2. Kill Bell with kindness… Once Bell arrives, the government should immediately make it clear to her that her new job is worth every penny she and her LA friends paid for it. She should be wined, dined, schmoozed and snowed so hard she’ll forget all this business about creeping authoritarianism faster than you can say “the prime minister wants to get your feedback on something, Your Excellency.” In case you think this is unlikely or impossible, note that Orbán allegedly charmed Bell’s predecessor April Foley to distraction, and back then he was just a grumpy former prime minister. (“I can understand exactly what you are going through, Colleen. I too have been turned into a caricature by the media. But we – and history – are bigger than that.”)
3. …while sticking in and twisting the knife Even with Goodfriend out of the picture and Bell buttered up all the way to her botox holes, there will doubtless remain a dangerous anti-Orbán tilt at the embassy. So while Orbán and his people should take pains to publicly treat her as the respected face of Hungary’s new rapprochement with America, behind her back they should offer (and engineer) constant reminders of her buffoonery and impotence, spreading enthusiasm-sucking dismay on a Hungarian left that these days seems like it would be happy for an American-backed coup d’état if it would put their people back in charge.

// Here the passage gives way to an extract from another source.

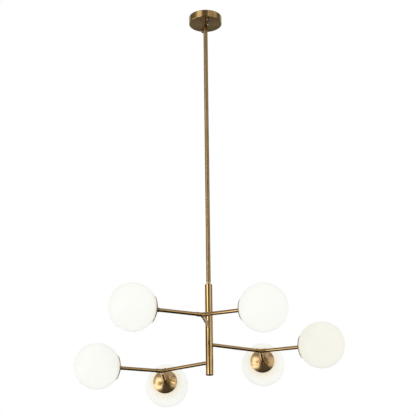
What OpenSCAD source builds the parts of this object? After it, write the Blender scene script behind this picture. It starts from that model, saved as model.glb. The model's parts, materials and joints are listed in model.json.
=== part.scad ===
// Branching ceiling chandelier: six opal globes on three forked arms that leave a
// vertical tube, hung from a round canopy by three screwed rods. Millimetres.
// The origin lies in the ceiling plane on the rods' axis, with +Z up, so that the
// whole light hangs at negative Z. The globe centre is the local origin of a light.

/* [Globes] */
// Outside diameter of an opal globe
globe_d = 150; // [130:1:180]
// Glass thickness of a globe
globe_wall = 2.5; // [2:0.1:4]
// Wall of the threaded ring that is cemented into a globe's mouth
ring_wall = 5; // [4:0.5:7]
// Length of the threaded ring
ring_len = 9; // [7:0.5:11]

/* [Cups] */
// Diameter of a spun cup at its rim
cup_rim_d = 82.5; // [72:0.5:100]
// Sheet thickness of a cup
cup_wall = 1.2; // [0.8:0.1:2]
// Gap between a cup and its globe
cup_gap = 1; // [0.6:0.1:2]
// Diameter of the collar that hides the end of an arm
collar_d = 14.5; // [14:0.1:18]
// Length of that collar
collar_len = 8; // [5:0.5:20]

/* [Lampholders] */
// Diameter of the threaded skirt that carries the globe
skirt_d = 40; // [36:0.5:44]
// Height of the threaded skirt
skirt_h = 13; // [11:0.5:15]
// Diameter of the lampholder's barrel
barrel_d = 27; // [24:0.5:32]
// Height of the barrel above the skirt
barrel_h = 28; // [24:0.5:34]
// Diameter of the boss that seats on the cup
boss_d = 14; // [13:0.5:18]
// Diameter of the lamp cap, such as that of a candelabra screw cap
lamp_cap_d = 11.8; // [11:0.1:14]
// Length of the lamp cap inside the socket
lamp_cap_h = 18; // [14:0.5:20]
// Largest diameter of the candle lamp
lamp_d = 35; // [28:0.5:37]
// Length of the candle lamp above its cap
lamp_h = 72; // [50:1:80]
// Glass thickness of the candle lamp
lamp_wall = 1.2; // [0.8:0.1:2]
// Bore between the arm's tip and the socket
holder_bore_d = 5; // [4:0.1:6]

/* [Arms] */
// Distance from the tube's axis to the middle of a fork
stem_reach = 191; // [150:1:260]
// Distance from the middle of a fork to the centre of a globe
arm_reach = 230; // [190:1:300]
// Outside diameter of stems and arms
tube_d = 12; // [11.5:0.1:13]
// Wall of stems and arms
tube_wall = 1.2; // [0.8:0.1:1.6]
// Diameter of the threaded tip at the end of an arm
tip_d = 9.7; // [9:0.1:10]
// Length of the threaded tip beyond the cup
tip_len = 9; // [6:0.5:10]
// Bore for the leads through every threaded tip and nipple
lead_bore_d = 6.4; // [5:0.1:7]
// Angle between the stem's line and each arm
fork_angle = 60; // [50:1:75]
// Outside diameter of a fork's sleeves
fork_d = 14; // [13.8:0.1:17]
// Length of a sleeve from the fork's middle
fork_reach = 19; // [17:0.5:30]
// How much wider than the sleeves and bores the fork's middle is
fork_ball_extra = 1; // [0.6:0.1:2]
// Distance from the fork's middle to the tubes' ends
fork_seat = 9; // [8:0.5:12]

/* [Branches] */
// Direction of the top, middle and lowest branch about the tube
branch_turn = [-96.5, 25.6, 147.6]; // [-180:0.1:180]
// Tilt of each branch about its own stem
branch_roll = [-2.5, 1.4, 0.7]; // [-5:0.1:5]
// Angle that the stems droop below level
stem_droop = 1.8; // [0:0.1:5]
// Further angle that the arms droop
arm_droop = 0.7; // [0:0.1:3]
// Height of the lowest stem above the tube's lower end
branch_first_h = 41.5; // [30:0.5:60]
// Height from one stem to the next
branch_pitch = 59.3; // [50:0.1:80]

/* [Central tube] */
// Outside diameter of the central tube
body_d = 25; // [23:0.5:32]
// Wall of the central tube
body_wall = 1.5; // [1:0.1:2.5]
// Length of the central tube with both its caps
body_len = 304; // [260:1:400]
// Thickness of the top cap's shoulder
top_cap_t = 3; // [2:0.1:5]
// Thickness of the lower cap's face
low_cap_t = 2; // [1.5:0.1:4]
// Length of each cap's plug inside the tube
plug_len = 10; // [6:0.5:14]
// Chamfer of the top cap
top_chamfer = 1.5; // [0.5:0.1:1.8]
// Chamfer of the lower cap
low_chamfer = 0.6; // [0.3:0.1:1.2]
// Diameter of the neck between the rod and the central tube
neck_d = 13.4; // [12.6:0.1:15]
// Length of that neck
neck_len = 9; // [6:0.5:20]

/* [Rods] */
// Outside diameter of the rods
rod_d = 15; // [14:0.1:16]
// Wall of the rods
rod_wall = 1.5; // [1:0.1:2]
// Length of the short rod under the canopy
stub_len = 158; // [100:1:300]
// Length of each long rod
rod_len = 406; // [200:1:600]
// Length of the tapped end inside a rod
tap_len = 14; // [12:0.5:20]
// Chamfer on the rods' ends
rod_chamfer = 0.5; // [0.2:0.1:1]
// Diameter of the nipples that join the rods
nipple_d = 9.7; // [9.2:0.1:10]
// Length of a nipple on each side of a joint
nipple_reach = 11; // [8:0.5:12]

/* [Canopy] */
// Outside diameter of the canopy
canopy_d = 118; // [112:1:150]
// Depth of the canopy
canopy_h = 27; // [26.5:0.5:31]
// Sheet thickness of the canopy
canopy_wall = 1.2; // [0.8:0.1:1.6]
// Radius of the canopy's lower edge
canopy_edge_r = 3; // [2:0.1:6]
// Distance between the two ball nuts
ball_nut_spacing = 88.9; // [80:0.1:96]
// Direction of the ball nut on the near side
ball_nut_turn = -78; // [-90:1:-45]
// Diameter of a ball nut
ball_nut_d = 12.5; // [10:0.1:14]
// Height of a ball nut below the canopy
ball_nut_h = 11; // [9:0.1:12]
// Diameter of the canopy's two screws
canopy_screw_d = 4.2; // [3.8:0.1:5]

/* [Ceiling bars] */
// Thickness of each ceiling bar
bar_t = 2; // [1.5:0.1:2.5]
// Width of each ceiling bar
bar_w = 16; // [14:0.5:20]
// Gap from a bar's end to the canopy's wall
bar_end_gap = 5; // [3:0.5:6]
// Distance between the slots that take the ceiling box's screws
box_slot_spacing = 69.85; // [66:0.05:72]
// Width of a slot
box_slot_w = 5; // [4.5:0.1:6]
// Length of a slot, end to end
box_slot_len = 16; // [12:0.5:18]
// Height of the lock nut on the ceiling nipple
lock_nut_h = 3.5; // [2.5:0.1:5]
// Width of the lock nut across its flats
lock_nut_af = 16; // [14:0.5:19]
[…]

And if there’s anything I’ve learned since returning to the US, it’s that this country is tired of its government going around the world overthrowing other governments – even when this government is not being represented by ambassadors who have bought their positions like the latest designer accessory. So while I am still no fan of Viktor Orbán and his gang, in this case they can consider me their good friend in America.